On the pitch, discipline was a big problem for a player who was sent off four times during Gerrard’s debut campaign. Even that improved once Gerrard took him under his care (no sending offs so far this season) which is another sign of his increased maturity; so is his greater tactical awareness that, according to Gerrard is improving with the passing of each game.
Morelos is the most high profile beneficiary of Gerrard’s coaching but not the only. It is hardly surprising given that the manager has adopted the attitude “It’s so important to never stand still, I always had that attitude as a player. When coming into my 30s I was always looking to improve all parts of my game, and I want to continue that mentality as a manager.”
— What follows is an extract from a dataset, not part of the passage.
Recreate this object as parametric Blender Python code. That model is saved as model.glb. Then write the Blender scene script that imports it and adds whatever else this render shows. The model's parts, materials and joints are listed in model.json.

Again, the set-up he has developed has been crucial for this. Gerrard has surrounded himself with trustworthy individuals who could help him without being afraid to approach him. Men like Gary McAllister, Michael Beale and Jordan Milsom have brought with them a valuable mixture of experience, tactical insight and ability to develop players.
It was something of an off comment, but when Jürgen Klopp said that “If you ask who should follow me, I’d say Stevie [Gerrard]. I help him whenever I can,” it predictably made headlines. It is an open secret that Gerrard wants to manage Liverpool at some stage in his career and Klopp’s endorsement is hardly going to dampen expectation on Merseyside where the move is also considered an inevitability.
The fact that Klopp was answering a question on whether he felt the weight of on looking legends like Gerrard and Kenny Dalglish was somewhat overlooked because what mattered was that he had apparently chosen his successor and, upsetting though the thought of losing Klopp might be to Liverpool fans, the idea of Gerrard taking over certainly sweetens it.
Whether things pan out that way remains to be seen. Certainly, in football as in life, matters do not always progress as smoothly as planned. What is certainly reassuring is that Gerrard is proving that there is in him the possibility to be as great a manager as he was a player. What he has done so far at Rangers is already proof of that. What he could go on to achieve should confirm it.